Introduction to Economics

Overview

  • Discussion about upcoming homework and class logistics.

  • Introduction to Chapter 4 topics:

    • Focus on supply, demand, and market equilibrium.

Homework and Class Structure

  • Next homework due tomorrow for Chapter 3.

  • One week grace for Chapter 4, with future chapters set at a pace of about one chapter per week.

  • Study modules are optional and serve as extra credit.

  • Invitation for OneNote discussed; it's noted as glitchy but intended to be used for interactive notes.

Chapter 4: Key Concepts

  • Five Key Parts of Chapter 4:

    1. Overview of supply and demand.

    2. Buyer behavior analysis.

    3. Seller behavior analysis.

    4. Integration of supply, demand, and equilibrium.

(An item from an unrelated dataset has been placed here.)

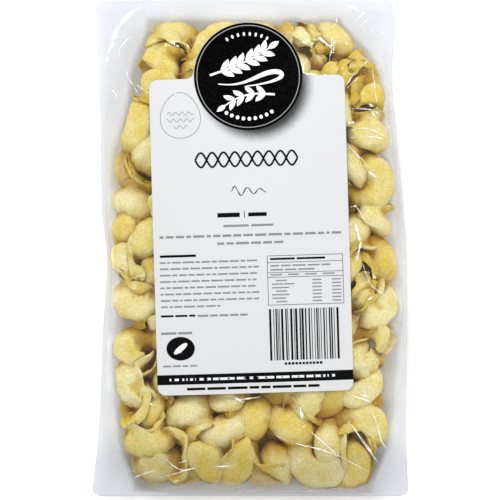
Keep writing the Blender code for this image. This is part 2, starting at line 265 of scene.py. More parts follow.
def labelPaper():
    # Semi-gloss label paper: coated and calendered. Cool white, smooth, with a soft grainy printed shadow
    # to the lower right of the badge.
    material, tree, place = newMaterial("semi-gloss coated label paper")
    x, y = fromLabel(badge["across"], badge["along"])
    shadow = ((x + badge["shadowShift"][0]) * mm, (y + badge["shadowShift"][1]) * mm, 0)
    centred = addNode(tree, "VectorMath", {"operation": "SUBTRACT", 0: place, 1: shadow})
    flat = addNode(tree, "VectorMath", {"operation": "MULTIPLY", 0: centred, 1: (1, 1, 0)})
    reach = addNode(tree, "VectorMath", {"operation": "LENGTH", 0: flat}, "Value")
    speckle = addNode(tree, "TexNoise", {"Vector": place, "Scale": perMetre(0.7), "Detail": 1.0})
    rough = addNode(tree, "Math", {"operation": "MULTIPLY_ADD", 0: speckle, 1: 0.002, 2: reach})
    shade = addNode(tree, "MapRange", {
        "interpolation_type": "SMOOTHSTEP", "Value": rough, "To Min": 0.93, "To Max": 0.0,
        "From Min": badge["radius"] * mm * 0.86, "From Max": badge["radius"] * mm * 1.16,
    })
    colour = addNode(tree, "Mix", {
        "data_type": "RGBA", "Factor": shade, 6: srgb("#C4C5C6"), 7: srgb("#060606"),
    }, 2)
    fibre = addNode(tree, "TexNoise", {"Vector": place, "Scale": perMetre(1.2), "Detail": 3.0})
    bump = addNode(tree, "Bump", {"Strength": 0.08, "Distance": 0.0001, "Height": fibre})
    paper = addNode(tree, "BsdfPrincipled", {
        "Base Color": colour, "Roughness": 0.5, "Specular IOR Level": 0.12, "Normal": bump,
    })
    addNode(tree, "OutputMaterial", {"Surface": paper})
    return material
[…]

    5. Discussion of price floors and ceilings (if time permits).

Experience in College

  • Describes typical college experience progression:

    • Week 0: Excitement.

    • Week 1: Overwhelming confusion.

    • Week 2-3: Hitting stride.

    • Week 4-6: Midterm overload.

    • Weeks 7-8: Slight fatigue.

    • Week 9: Thanksgiving break.

    • Week 10: Second wind.

    • Week 11: Renewed adrenaline.

Perfectly Competitive Markets

  • Two Major Conditions:

    1. Goods are identical (homogeneous).

    2. Individual buyers/sellers are not influential enough to affect market prices.

  • Example: Hot dog sales at events.

    • If multiple stands sell identical hot dogs, a price increase by one stand will lead consumers to switch to cheaper stands.

Understanding Demand

  • Demand is visualized primarily graphically through a demand curve:

    • Depicts relationship between market price and quantity demanded.

    • It's a function mapping prices to quantities, holding other factors constant.

  • Quantity Supplied compares similarly, measuring how many units producers would sell at various price levels.

  • Equilibrium Price: Occurs where quantity demanded = quantity supplied.

    • Without external constraints, prices will naturally gravitate towards equilibrium.

Consequences of Price Changes

  • Discussion on equilibrium leading to either surplus (excess supply) or shortage (excess demand).

  • The market achieves a stable equilibrium when no laws prevent price fluctuations.

Interactive Responses and Polling

  • Engaged students in an interactive poll regarding consumer preferences for brown vs. white eggs.

    • Outcome: Brown eggs cost more due to higher production costs or increased demand.

    • Both supply and demand factors can influence prices.

Markets Defined

  • Definition of a market:

    • A collection of agents trading goods or services, can be physical (like a market hall) or online.

  • Market Price: The rate at which transactions occur.

Personal Anecdote

  • Professor shares an experience of studying abroad in Austria, contrasting economic conditions then vs. dynamics in parts of post-communist countries.

  • A personal story of looking for currency exchange in an open-air market illustrates how informal markets operate.

Market Functionality

  • Competitive Markets: Efficient if they reach equilibrium; scarcity can occur due to limits on income, not supply.

  • Emphasizes that price acts as a rationing device, matching buyers with goods.

  • Explores the concept of consumer surplus and producer surplus in markets.

Addressing Market Inequality

  • Acknowledges that many perceive market outcomes as uneven, leading to interest in redistribution measures via taxation or interventions.

  • Discusses how markets create economic well-being but don’t necessarily result in satisfaction for all individuals.

Candy Bar Demand Example

  • Students polled on willingness to pay for candy bars, showcasing demand schedules and how demand shifts with price changes.

    • Price increase leads to less demand.

  • Consumer Reservation Prices: As prices rise, fewer individuals are willing to pay.

Law of Demand

  • Law of Demand: States that as price rises, the quantity demanded tends to decrease.

    • Illustrated through market demand curves and aggregate demand based on individual preferences.

Continuous Summation of Demand

  • Transition from individual demand to market demand through horizontal summation of quantities at given prices.

  • Vertical Addition only applies in public goods, where consumption by one does not prevent consumption by another.

Factors Affecting Demand

  • Key factors that can shift demand include:

    1. Price of Related Goods: Substitutes vs. complements.

    2. Number of Buyers: Increased consumer base means higher demand.

    3. Consumer Expectations: Future price expectations can influence current demand.

    4. Consumer Tastes and Preferences: Varied individual preferences affect overall market demand.

    5. Income Levels: More disposable income generally increases demand for normal goods.

Demand Curve Shifts

  • Increases in consumer income lead to rightward shifts in demand curves.

  • Variation in willingness to pay illustrates how demand changes with different income levels and economic conditions.

Summary of Demand Understanding

  • Conclusive emphasis on the graphical representation of demand, segmentation of consumer preferences, and implications on pricing strategies in various market conditions.